Here’s my take on each and how, when and where to use all these things in your marketing and why:

Testimonial

A testimonial is a comment or statement given to someone about their product, service or business that validates the quality of effectiveness of that product, service of business. People can give testimonials about people too. Much like a reference on a CV.

It’s like asking for or receiving feedback – something that actually should be best business practice to help you develop.

Review

Much like a testimonial but more often left on a public platform like Amazon for books, Trust Pilot for businesses or Trip Advisor for hotels. Anything that might also include a star/rating system for easily understood reviews (good and bad).

By the same account, a business or individual may even ask you for feedback about their product or service, sometimes in the format of a questionnaire or survey, and they often ask you to say a bit about it at the end.

Customer quote

I would say this is a short snippet about something positive someone has said about you, your business or service. Ideal for including on materials, literature and customer communications, not to mention as a post on social media or peppered through a website.

Again always get permission to publish someone’s name, which makes a quote more powerful. It also advertising a brand or customer you might be working with, which could attract similar brands or people to our business. ‘They helped with them, so they must be able to help me’.

Get them and use in the same ways as testimonials, and for the same reasons..

Recommendation

A recommendation is when someone (not you) recommends you, your business, or your products and services to someone else. Or you recommend someone else’s’ business, products or services to another person. Similar to a referral, it’s an endorsement and much powerful because it is spoken from experience.

Recommendations often happen by means of ‘word-of-mouth’. They often come up during conversations around researching a product or service like the one you offer, but are also the name of a specific feature of LinkedIn that can be used to showcase your skills and client base. They are also way of highlighting who you have worked with, or are working with.

Case study

A case study is an article or piece of content that’s longer than a testimonial. It has a start a middle and an end that set-out the challenge or issue a customer had and walks the reader through how you helped them overcome that challenge or problem.

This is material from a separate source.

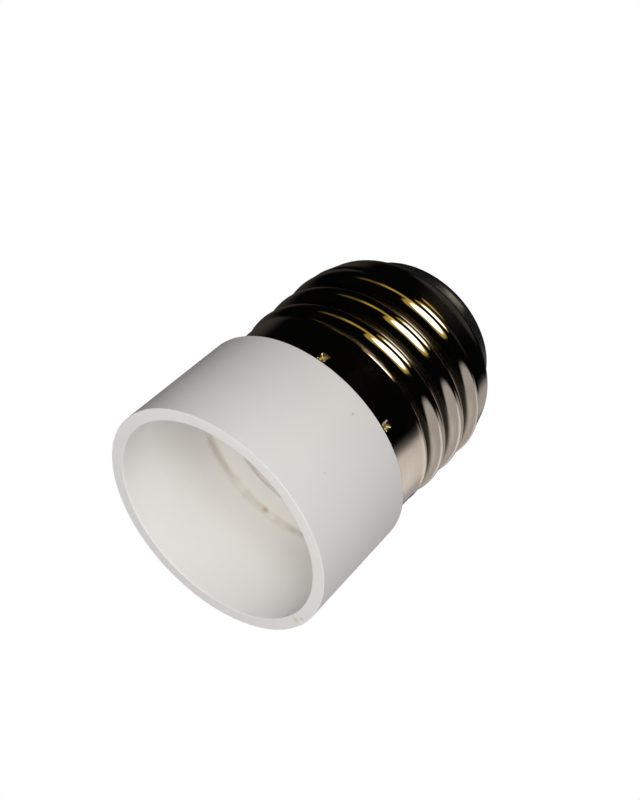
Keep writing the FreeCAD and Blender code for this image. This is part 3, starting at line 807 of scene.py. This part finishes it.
# %% Starting a finish
class Finish:
    """A new material with its shader, and the place on the object in millimetres."""

    def __init__(self, name, **settings):
        self.material = bpy.data.materials.new(name)
        self.material.use_nodes = True
        self.tree = self.material.node_tree
        self.shader = self.tree.nodes["Principled BSDF"]
        self.set(**settings)
        place = add_node(self.tree, "TexCoord").outputs["Object"]
        scaled = add_node(self.tree, "Mapping", Vector=place, Scale=(1 / MM, 1 / MM, 1 / MM))
        self.place = scaled.outputs["Vector"]
        self.normal = None

    def set(self, **settings):
        """Values or outputs for the shader's sockets, by their names."""
        for name, value in settings.items():
            feed(self.tree, self.shader.inputs[name.replace("_", " ")], value)

    def use(self, group, **settings):
        """What a group puts out when it is fed with the place."""
        return add_node(self.tree, "Group", node_tree=group, Vector=self.place, **settings).outputs[0]

    def mix(self, share, first, second):
        """A colour between two others by a share: the node's inputs 0, 6 and 7, each a value or an output."""
        node = add_node(self.tree, "Mix", data_type="RGBA")
        for number, value in ((0, share), (6, first), (7, second)):
            feed(self.tree, node.inputs[number], value)
        return node.outputs[2]

    def bump(self, height, strength, distance):
        """A bump of that height on the shader's normal, on top of the bump before it."""
        node = add_node(self.tree, "Bump", Strength=strength, Distance=distance, Height=height)
        if self.normal:
            feed(self.tree, node.inputs["Normal"], self.normal)
        self.normal = node.outputs["Normal"]
        self.set(Normal=self.normal)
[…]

It is powerful in demonstrating your products and services and could include all of the above. It needs to demonstrate the affect and outcome that they had in using your products and service.

It can be digital and/or in paper form (video even) and can be used in multiple ways across multiple materials to great effect. It can also be chopped-up into smaller snippets – idea for using in social media (awareness).

On the whole, case studies come into their own in the Interest stage of the customer journey (see leaks 6 and 7).

Referral

See ‘Recommendation’. However, when you start getting a return for a recommendation, this then turns in to a referral or affiliate scheme. These type of schemes can be recommendations or referrals in exchange for something – money/payment or something else. I could write a whole separate blog about that, but you get the idea.

A note about complaints, service level agreements and working charters:

A complaint is also a review of your business, product or service and should be handed swiftly with courtesy and skill. Converting a disgruntled customer into a happy one of life’s great joys and completely possible. Let your customer service shine.

Whole books have been written on these topics, so I feel I’ve only scratched the surface here. What success have you had in suing these methods and techniques in your business development?